I've been able to build a pretty decent little proxy thanks to both the examples by Ilya and the comments by some of you here on the mailing list. I've been testing it under a little bit of load and have noticed that while the requests per second stay consistent, the latency of a request grows by quite a lot. What I am wondering is whether or not this is normal. My problem being that it's a substantial amount of latency, and truthfully, too much to put into production. We have existing load so I can predict and test what the real world usage looks like.

Let me elaborate with some numbers and data.

A single request with no load produces very nice numbers:

[41372:INFO] 2014-03-10 12:28:09 :: trace.start:3.54, pre_process_beg:0.08, received_usage_info:0.33, pre_process_end:0.07, received_downstream_resp:7.14, post_process_beg:0.03, post_process_end:0.04, total:11.22999

Then, I decided to run an ab test, hitting the backend server directly (ab -c200 -n1000 ...):

[41944:INFO] 2014-03-10 12:28:03 :: trace.start:2.69, pre_process_beg:0.04, received_usage_info:461.25, pre_process_end:0.03, received_downstream_resp:148.02, post_process_beg:0.02, post_process_end:0.02, total:612.0699999999999

Every number looks about what I'd expect except for the received_ip_usage_info. 461ms! Whoa. The worst part is, is that this number goes up essentially, exponentially with more load. Testing it with 300 concurrent users and over a second to reply.

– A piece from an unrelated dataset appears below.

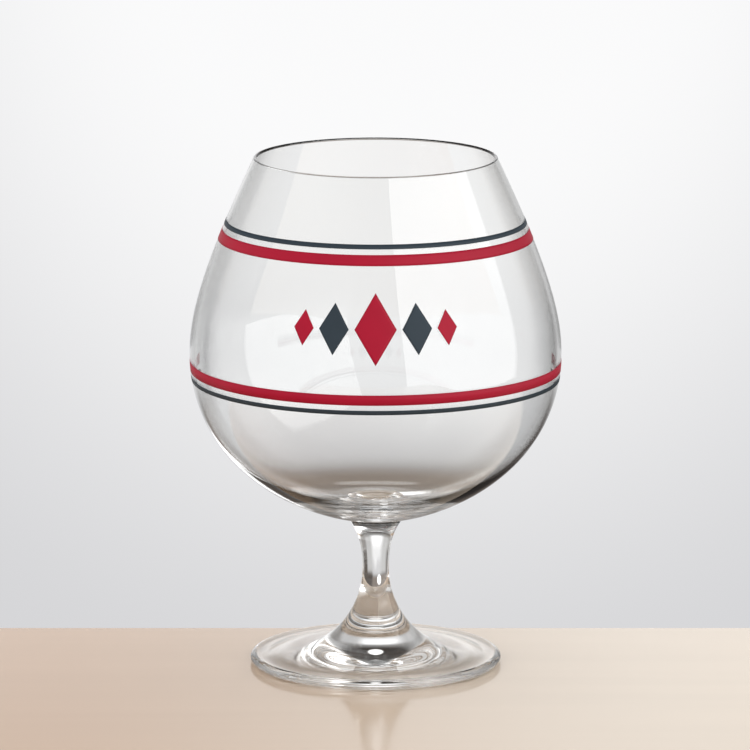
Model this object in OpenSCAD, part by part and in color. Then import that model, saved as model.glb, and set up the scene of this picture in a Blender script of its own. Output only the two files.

Here's a copy of Ilya's auth_and_rate_limit.rb demo but with a small change we had to make ( https://gist.github.com/travisbell/ff3184fbdc2d82ba92e0 ). In Ilya's example, when doing lazy_authorization, it's still hitting the backend even if you're over the rate limit. This was not acceptable for us so I changed it in my example to auth every single request. There might be another way around this (and share if there is) but if we don't auth every request to block the proxy call, we're still sending thousands and thousands of requests to our backend per second which is what this barrier is being put in place to avoid.

Also worth noting is that I have working versions using both em-mongo and em-hiredis. It's essentially the exact same numbers which tells me they are not the issue.

Is this just the best we got, or is there something critically wrong? Any insight would be super helpful! Thanks guys.